Art that emerges from the Southern Kingdoms tends to be highly classical in nature, with accurate and literal depictions of objects and scenery. Music seems to come in two groups; the more ‘cultured’ appreciating carefully paced numbers evoking a Golden Age aesthetic of order and control, and the music of the people, which seems more vibrant, chaotic, and desperate to prove its life. Perhaps fittingly, there is a popular underground movement that has arisen in the last twenty years or so, celebrating ‘The Grinning Fox’, a folk hero whose deeds have inspired others to stand up to the undead and their masters.
Serfdom and slavery do not formally exist in the Southern Kingdoms, a fact that emissaries of the Kingdoms never fail to bring up when meeting with nations that disapprove of their necromantic ways. Menial toil is undertaken by the mindless undead, who need neither food nor rest to complete their tasks. This said, the inhabitants of the Southern Kingdoms have little by way of control over their day to day lives; most are not permitted to travel, few are permitted training in a craft or trade that was not selected for them by undead overseers, and upon death, one way or another, most end up joining the menial workforce.
Population
The Southern Kingdom is fairly diverse in terms of species, although they have few trolls, ogres, or other giant-kin; the trolls, being difficult to corral in life, become no easier to do so after death, and so they are driven away or simply killed, and most other giants find the southerly climate too warm to be comfortable. Beyond this exception however, most of the peoples familiar to the Lakes District have some representation, though the different environment can sometimes mean that there are some fundamental differences in culture.

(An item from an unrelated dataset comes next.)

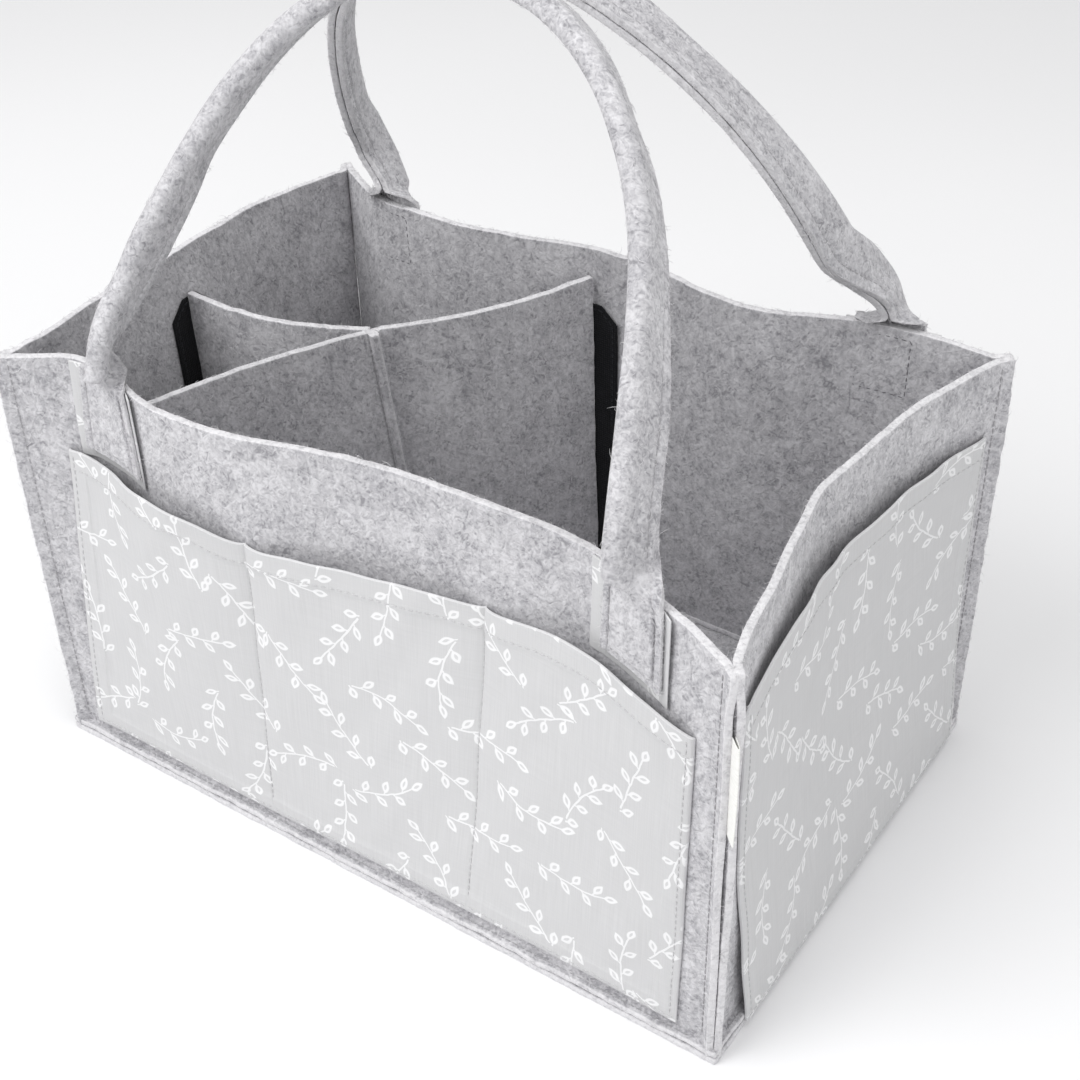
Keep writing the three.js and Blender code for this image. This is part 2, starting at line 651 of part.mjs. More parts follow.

Perhaps more unusual, something about the Southern Kingdoms has created an unusual effect in a portion of its population; a tendency toward yellow irises. This trait shows up most often in those with a natural predisposition toward spirit sense, and, at least within continental Ariel, seems to be unique to something about the Southern Kingdoms, as only people from that location have this trait with any regularity.